This week in learning SAS we began working with Proc Fastlclus – a procedure to group data together by two or more variables. This is particularly useful for data that has little linear relationship. Once you’ve identified clusters it helps to find similar characteristics among the clusters to aid in predicting outcomes for other observations with similar characteristics.
For example, we we were working with prescription details of opiate medications vs. other types from Medicare providers in NC. Each dot is a provider and the plot indicates the ratio of opioid prescriptions (x-axis) to nonopioid prescriptions (y-axis) by the total days of supply in the prescription. When plotted the data looks like this:
Proc Fastclus takes a number (k) of “centroids” set by the analyst and finds the cluster of points nearest that centroid. Using Proc Fastclus we re-plot the data using the cluster that was assigned. We get the resulting scatter plot:
Now it’s much easier to see some patterns in the plot and describe the data:
- Cluster 1 – Outliers of high ratio of opioids to nonopioids
- Cluster 2 – The larger group that have a high opioid/nonopiod prescription rate
- Cluster 3 – Those that have the higher nonpioid/opioid rate
- Cluster 4 – The outliers in the high nonopioid/opioid rate
- Cluster 5 – The vast majority of providers that have relatively low rates of both opioid and nonopioid prescriptions
Now we could explore each cluster to find commonalities in the providers – Are they of similar specialties? organizations? geographic areas? – that could be used to predict future prescription rates.

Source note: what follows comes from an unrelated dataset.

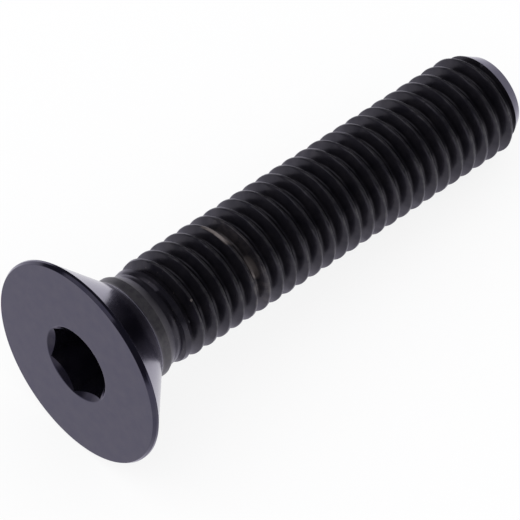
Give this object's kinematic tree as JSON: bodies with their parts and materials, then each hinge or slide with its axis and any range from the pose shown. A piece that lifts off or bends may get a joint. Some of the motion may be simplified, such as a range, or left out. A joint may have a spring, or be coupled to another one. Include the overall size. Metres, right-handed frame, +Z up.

This could be very useful to me as I have a very similar looking scatter plot when I look at response vs. return on investment (ROI) for marketing efforts sent from our office:
So if I run proc fastlclus with 10 clusters and replot:
I may need to fine tune a little, but at least now it’s easy to see some of the commonalities. Just at a quick glance, clusters 7 and 8 appear to be the efforts that had a negative ROI. And then it seems that ROI was the most important in determining the clusters. It’s certainly a start. Time to keep working with fastclus and see how I can help improve our direct marketing at work.